Each line that holds the word "Identity" counts once; report the total and nothing else.

------------------------------

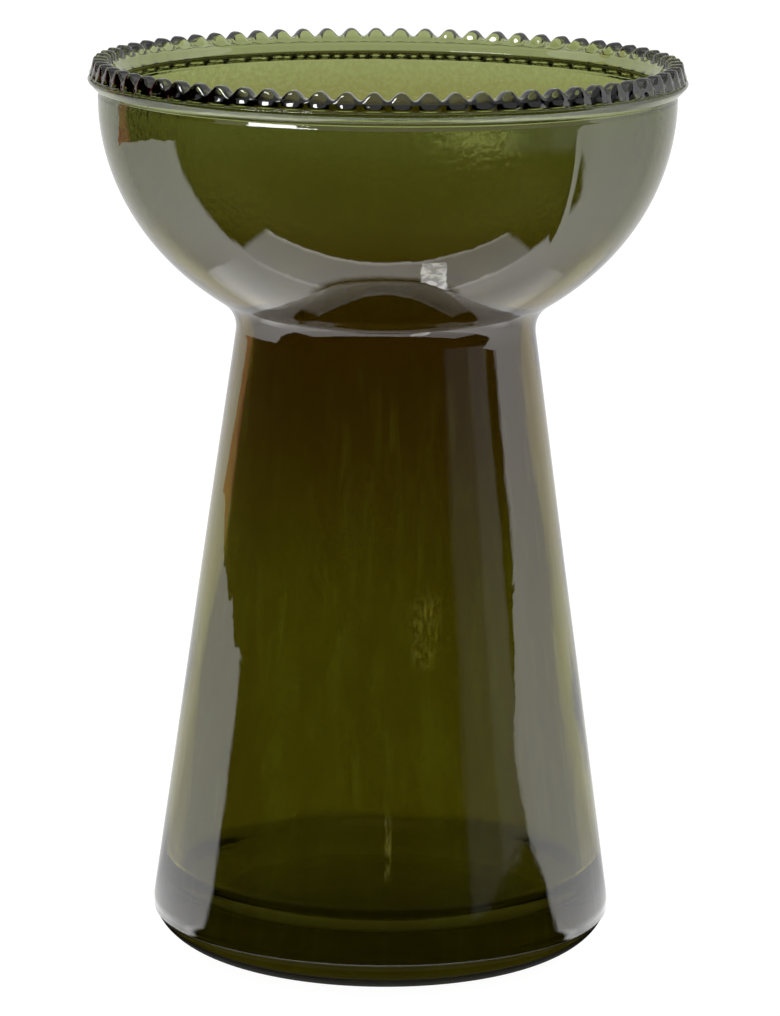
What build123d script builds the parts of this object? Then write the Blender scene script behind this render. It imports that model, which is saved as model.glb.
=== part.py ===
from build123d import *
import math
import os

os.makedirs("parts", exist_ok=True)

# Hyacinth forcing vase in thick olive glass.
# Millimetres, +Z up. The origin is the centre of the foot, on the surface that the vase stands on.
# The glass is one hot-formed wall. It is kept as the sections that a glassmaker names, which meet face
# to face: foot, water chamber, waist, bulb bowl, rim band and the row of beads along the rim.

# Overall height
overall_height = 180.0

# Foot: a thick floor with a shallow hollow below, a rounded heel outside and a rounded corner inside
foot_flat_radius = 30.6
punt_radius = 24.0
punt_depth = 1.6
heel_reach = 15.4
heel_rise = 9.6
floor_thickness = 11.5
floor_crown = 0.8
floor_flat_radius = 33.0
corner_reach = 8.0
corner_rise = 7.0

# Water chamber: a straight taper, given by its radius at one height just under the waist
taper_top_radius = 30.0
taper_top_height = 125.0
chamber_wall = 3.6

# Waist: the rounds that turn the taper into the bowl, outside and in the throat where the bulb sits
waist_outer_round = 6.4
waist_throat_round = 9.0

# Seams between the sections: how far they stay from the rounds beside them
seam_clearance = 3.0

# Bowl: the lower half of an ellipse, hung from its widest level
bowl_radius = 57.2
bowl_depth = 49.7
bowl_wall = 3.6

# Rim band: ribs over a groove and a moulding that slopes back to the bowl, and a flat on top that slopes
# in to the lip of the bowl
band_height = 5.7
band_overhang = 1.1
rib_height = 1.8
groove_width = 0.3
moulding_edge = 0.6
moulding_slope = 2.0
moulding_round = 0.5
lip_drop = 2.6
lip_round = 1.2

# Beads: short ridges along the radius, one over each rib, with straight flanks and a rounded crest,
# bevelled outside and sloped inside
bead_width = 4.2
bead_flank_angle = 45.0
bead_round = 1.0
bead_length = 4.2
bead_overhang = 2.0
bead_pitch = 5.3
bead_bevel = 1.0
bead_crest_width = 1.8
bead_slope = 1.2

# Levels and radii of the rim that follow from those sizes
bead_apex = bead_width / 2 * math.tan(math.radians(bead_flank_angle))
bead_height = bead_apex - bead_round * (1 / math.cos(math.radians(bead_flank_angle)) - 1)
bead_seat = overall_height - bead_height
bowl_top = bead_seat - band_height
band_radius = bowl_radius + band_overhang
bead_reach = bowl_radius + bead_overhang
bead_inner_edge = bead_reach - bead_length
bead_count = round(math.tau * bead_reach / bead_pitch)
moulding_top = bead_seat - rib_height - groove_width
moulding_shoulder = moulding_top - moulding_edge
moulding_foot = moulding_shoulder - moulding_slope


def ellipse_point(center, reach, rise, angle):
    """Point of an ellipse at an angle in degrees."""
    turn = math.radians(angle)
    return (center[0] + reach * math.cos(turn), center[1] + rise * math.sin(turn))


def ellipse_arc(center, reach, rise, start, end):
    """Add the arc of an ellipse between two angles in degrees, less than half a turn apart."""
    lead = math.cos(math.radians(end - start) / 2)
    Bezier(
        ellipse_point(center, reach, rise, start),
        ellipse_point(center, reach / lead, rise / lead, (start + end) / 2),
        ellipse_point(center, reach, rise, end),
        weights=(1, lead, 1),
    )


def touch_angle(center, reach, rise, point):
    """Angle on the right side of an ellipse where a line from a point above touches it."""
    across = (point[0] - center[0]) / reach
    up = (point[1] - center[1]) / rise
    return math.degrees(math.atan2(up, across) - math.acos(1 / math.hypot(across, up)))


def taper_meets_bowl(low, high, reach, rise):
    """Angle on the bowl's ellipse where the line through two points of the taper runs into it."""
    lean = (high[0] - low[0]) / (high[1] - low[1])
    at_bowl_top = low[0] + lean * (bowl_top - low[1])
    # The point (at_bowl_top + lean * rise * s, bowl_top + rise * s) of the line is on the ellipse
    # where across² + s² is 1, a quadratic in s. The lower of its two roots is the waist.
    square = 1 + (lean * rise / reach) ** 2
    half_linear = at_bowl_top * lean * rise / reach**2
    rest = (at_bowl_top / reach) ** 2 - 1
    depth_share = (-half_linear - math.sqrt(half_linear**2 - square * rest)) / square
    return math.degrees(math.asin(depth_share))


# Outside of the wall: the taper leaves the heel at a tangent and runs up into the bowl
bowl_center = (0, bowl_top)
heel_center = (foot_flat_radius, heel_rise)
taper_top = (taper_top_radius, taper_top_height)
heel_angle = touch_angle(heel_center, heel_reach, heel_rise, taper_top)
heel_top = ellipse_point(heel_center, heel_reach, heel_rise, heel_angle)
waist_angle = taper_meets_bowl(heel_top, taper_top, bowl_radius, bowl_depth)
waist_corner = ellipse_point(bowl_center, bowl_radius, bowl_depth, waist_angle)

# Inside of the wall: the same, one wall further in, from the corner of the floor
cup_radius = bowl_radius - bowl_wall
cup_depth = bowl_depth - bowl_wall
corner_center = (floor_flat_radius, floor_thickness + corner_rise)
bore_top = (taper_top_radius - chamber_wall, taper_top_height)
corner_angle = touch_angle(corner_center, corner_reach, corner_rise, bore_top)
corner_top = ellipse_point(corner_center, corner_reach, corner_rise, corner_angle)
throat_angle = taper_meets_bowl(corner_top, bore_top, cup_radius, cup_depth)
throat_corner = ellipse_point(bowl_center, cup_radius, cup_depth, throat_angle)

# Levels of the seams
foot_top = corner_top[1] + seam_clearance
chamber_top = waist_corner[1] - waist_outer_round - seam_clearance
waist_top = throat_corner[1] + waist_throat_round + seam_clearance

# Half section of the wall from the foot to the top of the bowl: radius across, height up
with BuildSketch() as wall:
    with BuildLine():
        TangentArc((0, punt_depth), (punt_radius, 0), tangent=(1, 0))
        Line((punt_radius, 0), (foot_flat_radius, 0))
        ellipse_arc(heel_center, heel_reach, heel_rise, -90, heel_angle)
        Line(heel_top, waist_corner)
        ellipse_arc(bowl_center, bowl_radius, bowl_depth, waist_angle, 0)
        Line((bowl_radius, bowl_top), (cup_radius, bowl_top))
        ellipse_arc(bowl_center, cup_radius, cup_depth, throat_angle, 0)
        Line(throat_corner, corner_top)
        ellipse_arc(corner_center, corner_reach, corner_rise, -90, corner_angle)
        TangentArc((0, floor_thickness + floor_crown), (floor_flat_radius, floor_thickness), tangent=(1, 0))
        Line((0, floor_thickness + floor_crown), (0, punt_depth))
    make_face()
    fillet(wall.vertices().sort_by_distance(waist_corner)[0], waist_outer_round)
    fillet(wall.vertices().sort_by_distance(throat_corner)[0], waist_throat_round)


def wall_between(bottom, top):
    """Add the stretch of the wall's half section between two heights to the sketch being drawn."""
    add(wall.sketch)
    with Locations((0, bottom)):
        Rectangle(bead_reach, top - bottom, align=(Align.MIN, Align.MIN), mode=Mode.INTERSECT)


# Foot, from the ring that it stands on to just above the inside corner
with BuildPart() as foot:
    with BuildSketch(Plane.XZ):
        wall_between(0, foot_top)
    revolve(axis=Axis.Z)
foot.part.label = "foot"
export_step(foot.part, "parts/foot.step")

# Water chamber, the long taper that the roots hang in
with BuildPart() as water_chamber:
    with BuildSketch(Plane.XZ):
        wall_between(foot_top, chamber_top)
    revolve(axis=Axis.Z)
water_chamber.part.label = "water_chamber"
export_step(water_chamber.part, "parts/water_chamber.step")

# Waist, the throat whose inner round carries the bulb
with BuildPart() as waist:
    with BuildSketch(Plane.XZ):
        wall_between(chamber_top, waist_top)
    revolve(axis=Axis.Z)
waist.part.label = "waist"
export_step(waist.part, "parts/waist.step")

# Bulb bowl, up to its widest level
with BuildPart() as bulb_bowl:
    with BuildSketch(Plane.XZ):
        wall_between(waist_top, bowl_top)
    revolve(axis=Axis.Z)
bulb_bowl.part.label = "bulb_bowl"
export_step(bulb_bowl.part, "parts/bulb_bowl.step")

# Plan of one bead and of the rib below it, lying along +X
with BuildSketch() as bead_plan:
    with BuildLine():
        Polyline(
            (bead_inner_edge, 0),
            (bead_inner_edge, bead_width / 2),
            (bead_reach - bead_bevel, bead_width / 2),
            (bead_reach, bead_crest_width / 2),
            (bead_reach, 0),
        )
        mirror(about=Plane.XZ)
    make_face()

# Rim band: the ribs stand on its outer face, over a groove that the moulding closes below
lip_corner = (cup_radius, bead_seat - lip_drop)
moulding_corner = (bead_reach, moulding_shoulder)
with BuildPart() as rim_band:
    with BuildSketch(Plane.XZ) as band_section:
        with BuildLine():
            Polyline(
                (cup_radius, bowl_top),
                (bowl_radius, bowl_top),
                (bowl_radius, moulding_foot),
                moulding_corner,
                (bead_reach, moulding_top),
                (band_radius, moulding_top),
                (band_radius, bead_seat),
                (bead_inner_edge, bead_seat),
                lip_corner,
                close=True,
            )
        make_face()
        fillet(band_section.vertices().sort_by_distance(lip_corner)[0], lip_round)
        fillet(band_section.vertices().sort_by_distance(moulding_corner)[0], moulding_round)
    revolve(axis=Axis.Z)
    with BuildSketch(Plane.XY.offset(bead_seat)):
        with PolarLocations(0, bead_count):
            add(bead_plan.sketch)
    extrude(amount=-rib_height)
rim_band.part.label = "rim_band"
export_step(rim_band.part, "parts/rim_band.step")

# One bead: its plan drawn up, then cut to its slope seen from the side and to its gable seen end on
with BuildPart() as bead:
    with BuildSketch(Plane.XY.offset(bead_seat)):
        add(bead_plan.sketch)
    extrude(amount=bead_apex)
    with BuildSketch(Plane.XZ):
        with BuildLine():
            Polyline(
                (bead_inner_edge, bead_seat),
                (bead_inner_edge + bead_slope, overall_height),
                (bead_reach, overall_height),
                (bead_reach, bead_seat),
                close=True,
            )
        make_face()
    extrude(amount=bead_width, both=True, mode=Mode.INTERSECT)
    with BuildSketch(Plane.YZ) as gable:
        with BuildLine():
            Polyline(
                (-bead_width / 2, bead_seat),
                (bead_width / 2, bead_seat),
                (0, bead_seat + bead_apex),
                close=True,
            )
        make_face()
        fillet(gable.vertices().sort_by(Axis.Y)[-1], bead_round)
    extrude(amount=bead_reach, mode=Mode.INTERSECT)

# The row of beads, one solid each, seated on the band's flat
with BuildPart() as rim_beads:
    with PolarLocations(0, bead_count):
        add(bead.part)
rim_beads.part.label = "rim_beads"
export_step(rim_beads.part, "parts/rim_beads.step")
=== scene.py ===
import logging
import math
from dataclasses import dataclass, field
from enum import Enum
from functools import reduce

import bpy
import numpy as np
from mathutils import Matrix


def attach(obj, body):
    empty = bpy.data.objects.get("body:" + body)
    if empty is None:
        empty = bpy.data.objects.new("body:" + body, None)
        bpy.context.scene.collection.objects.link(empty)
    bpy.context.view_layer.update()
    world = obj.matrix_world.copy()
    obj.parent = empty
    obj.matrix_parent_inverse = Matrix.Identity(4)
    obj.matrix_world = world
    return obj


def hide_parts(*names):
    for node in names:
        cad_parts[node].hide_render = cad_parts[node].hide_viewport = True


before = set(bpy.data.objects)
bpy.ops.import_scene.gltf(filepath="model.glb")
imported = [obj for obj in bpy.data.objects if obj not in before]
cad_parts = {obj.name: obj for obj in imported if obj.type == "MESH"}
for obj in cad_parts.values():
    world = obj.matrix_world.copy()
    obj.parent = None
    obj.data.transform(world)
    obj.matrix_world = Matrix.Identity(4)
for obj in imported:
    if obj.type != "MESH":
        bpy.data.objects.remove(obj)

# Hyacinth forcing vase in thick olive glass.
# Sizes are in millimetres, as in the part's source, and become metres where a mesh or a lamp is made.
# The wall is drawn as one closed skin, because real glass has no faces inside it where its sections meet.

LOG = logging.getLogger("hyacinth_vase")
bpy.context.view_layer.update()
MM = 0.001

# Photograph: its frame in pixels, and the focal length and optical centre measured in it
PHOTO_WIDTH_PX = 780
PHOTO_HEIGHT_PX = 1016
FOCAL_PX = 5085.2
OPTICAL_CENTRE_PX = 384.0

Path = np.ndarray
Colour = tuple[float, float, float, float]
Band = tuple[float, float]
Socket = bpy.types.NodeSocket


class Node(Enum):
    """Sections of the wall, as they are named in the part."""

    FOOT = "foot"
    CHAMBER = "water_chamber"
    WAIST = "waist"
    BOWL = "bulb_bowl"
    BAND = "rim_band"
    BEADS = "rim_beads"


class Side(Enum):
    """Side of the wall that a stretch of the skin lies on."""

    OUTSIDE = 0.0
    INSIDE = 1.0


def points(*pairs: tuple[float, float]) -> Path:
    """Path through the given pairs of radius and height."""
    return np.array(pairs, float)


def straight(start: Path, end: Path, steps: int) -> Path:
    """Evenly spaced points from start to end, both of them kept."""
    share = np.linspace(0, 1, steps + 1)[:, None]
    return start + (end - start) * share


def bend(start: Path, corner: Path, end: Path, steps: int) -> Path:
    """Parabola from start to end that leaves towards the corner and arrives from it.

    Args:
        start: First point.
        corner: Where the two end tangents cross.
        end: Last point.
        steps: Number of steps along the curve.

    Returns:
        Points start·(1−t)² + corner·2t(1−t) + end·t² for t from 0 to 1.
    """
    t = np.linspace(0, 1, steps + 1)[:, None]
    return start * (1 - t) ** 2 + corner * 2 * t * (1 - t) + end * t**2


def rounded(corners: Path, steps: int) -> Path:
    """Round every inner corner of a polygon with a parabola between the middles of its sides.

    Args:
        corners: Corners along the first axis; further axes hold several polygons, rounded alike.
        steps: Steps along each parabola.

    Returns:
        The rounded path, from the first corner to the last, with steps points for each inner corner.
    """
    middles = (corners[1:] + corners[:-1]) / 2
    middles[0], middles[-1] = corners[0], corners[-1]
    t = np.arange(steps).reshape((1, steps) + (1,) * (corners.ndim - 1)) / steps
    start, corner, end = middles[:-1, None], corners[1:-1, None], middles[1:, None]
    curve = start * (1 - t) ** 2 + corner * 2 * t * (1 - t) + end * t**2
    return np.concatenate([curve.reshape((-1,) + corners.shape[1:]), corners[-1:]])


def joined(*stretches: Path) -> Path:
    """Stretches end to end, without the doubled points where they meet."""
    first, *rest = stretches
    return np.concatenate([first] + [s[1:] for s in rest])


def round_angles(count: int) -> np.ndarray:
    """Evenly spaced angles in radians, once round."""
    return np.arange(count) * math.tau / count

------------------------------

◆ ANSWER FOR THIS EXERCISE
2